Posted: 11/30/2011 7:46 am

We spend a lot of time as parents (and an awful lot of time on parenting websites) exploring what kind of parents we want to be. The tendency to name "schools" of parenting is new to this generation. Our mothers were just mothers, not Attachment Mothers, or Free-Range Mothers, and, as we discussed yesterday, the name-your-parenting-after-an-animal trend is only about a year old (and, I would politely suggest, has run its course...)

I have been alternately amused and frustrated by this need we seem to have to give our philosophy a label -- or even to have a distinct philosophy at all. The closest I come to a belief system of my own is borrowed from a friend, Donnica Moore, who sums up parenting as: It All Depends On Everything.

Two essays on Huffington Parents today throw out the idea of "one way" or even a "semi-consistent way" and offer up -- actually CELEBRATE -- a view of parenting that is closest to Moore's.

Devon Corneal describes it here as "Sure of Nothing Parenting." She nails it (as usual).

And Patty Onderko calls it "Relativist Parenting." Her essay is below.

Whatever you call it (because, after all, names can change, and everything is relative...) these two women sum up the on-the-fly, never-the-same-river-twice, doing-the-best-you-can feeling of this thing we do -- whatever it is called -- that differs from child to child, day to day, and moment to moment. -- Lisa Belkin, Parentlode

*****

I could be the worst parent in the history of the world. Or I could be the best. It's all relative. And that's my problem. Being a relativist and being a parent are hard ways of life to reconcile. Most likely, I'm a middle-of-the-road parent, but what's the middle of the road when it's relative to the relative best and the relative worst?

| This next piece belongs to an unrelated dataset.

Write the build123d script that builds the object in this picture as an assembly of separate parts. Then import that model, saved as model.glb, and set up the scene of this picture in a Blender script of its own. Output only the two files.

An example: I was crossing the actual (not proverbial) road with my 4-year-old twin boys the other morning when a turning car began honking at us. Here's a secret: I've long ago stopped forcing one of my sons to hold my hand while crossing streets. He rebelled so forcefully that our struggle actually put us at greater risk in the middle of the crosswalk. So I relented, and instead stood right next to him against oncoming traffic until we were safely to the other side. But the woman driving this car made it clear that I had made the wrong decision. She rolled down her window and screamed, "Hold his hand!!!" at me as she pointed emphatically to my unattached son. I was angry and defensive at the time, but later: Am I pansy parent who can't even uphold the supposed "non-negotiable" rules of childcare? Or am I a sensitive mom who wisely knows how to pick her battles? Honestly, I could go either way on that one. I flip-flop as of writing this.

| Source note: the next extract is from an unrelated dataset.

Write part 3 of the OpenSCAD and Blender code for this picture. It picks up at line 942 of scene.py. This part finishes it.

Another example: I tell my other son (the one who does hold my hand crossing the street) one evening that it's time to put down the iPad. He whines convincingly and tells me that he's not done with his game yet and why does he have to turn it off now? I don't know really, I think. I don't want him to have too much of the notorious "screen time," but at the same time, I wonder, "Who am I? He's only been playing Angry Birds for 20 minutes and while 20 minutes is a lot more than, say, five, it's also a lot less than 60." Still, I enforce the power down, since I'm supposed to be consistent. But did I lose his trust as a reasonable parent who values his independent thinking? Again I think, "Who am I?"

I know, I'm his parent. And I need to step up and set boundaries. Kids feel more secure when there are rules and guidelines. Or do they? Isn't it relative to the child, the rules, and the person enforcing them? My kids seem to be relatively secure in their lives. But who am I to judge? My sense of comfortable and secure could be wildly different from theirs.

This second-guessing makes parenting, as you can see, a daily guessing game. One twin seems ready for a talk about the birds and the bees, but the other seems -- relative to his brother -- not. But how do I know if the first twin is really ready for the discussion, relative to his peers? It's a twisted rabbit hole of right and wrong, sensible and foolish, kind and cruel.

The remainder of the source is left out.